A metal cylinder about four inches high by about an inch and a half in diameter. Looks like a large can electrolytic, but plugs in.


In this AWA PA828 the vibrator is the can bottom-centre

Two base styles, two fat pins plus three (assynch) or five (synch) thinner pins (similar style to 807 basing).

It will have heavy wires going outboard for DC input, and a couple going to the power tranny. A sync. type will also have wiring to the high voltage side.

Should have some large supression capacitors (typically waxed paper), and possibly small heavy inductors, around the base.

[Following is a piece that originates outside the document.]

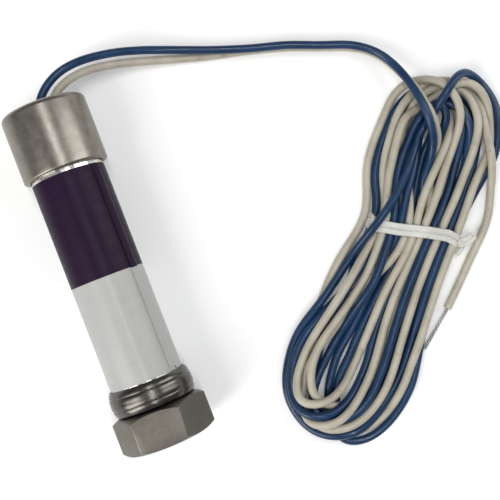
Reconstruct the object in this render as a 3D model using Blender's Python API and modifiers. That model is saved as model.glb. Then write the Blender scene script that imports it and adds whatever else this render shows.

awa/awa5wpaschematicel.jpg
AWA PA828 Circuit diagramme. Four pin assynchronous vibrator VIB-1

Photos: Evan Lorden

Disassembly

The assembly is held together by a wire circlip inside the base lip which is easy to remove once located.

More difficult is a thick grounding tab soldered to the case. This has to be unsoldered but requires a seriously brutal iron such as a Scope.

Repair

The problems with these are identical to car ignition points - pitting. In mild cases a burnish with the edge of a newspaper page ( a good starting point for any contact cleaning) is a good place to start. But you will often find that more radical treatment with a points file is required. In this case be prepared to spend some time with the CRO tweeking the contact positions to regain proper switching timing.

vibratorwaveformsenb.jpg
(b) or buffer cap gone open.

Note carefully the tapered mid-section, “crossover distortion” or non-overlap, where both contacts are open as the reed passes through its centre resting position. This short rest between reversals greatly reduces arcing at the contacts.

The last example shows the correct timing sequence for a synchronous or self-rectifying vibrator; the low voltage drive should connect just ahead of the HT rectifying contact, and should break just after it - i.e. the output is only connected during the drive flat-tops.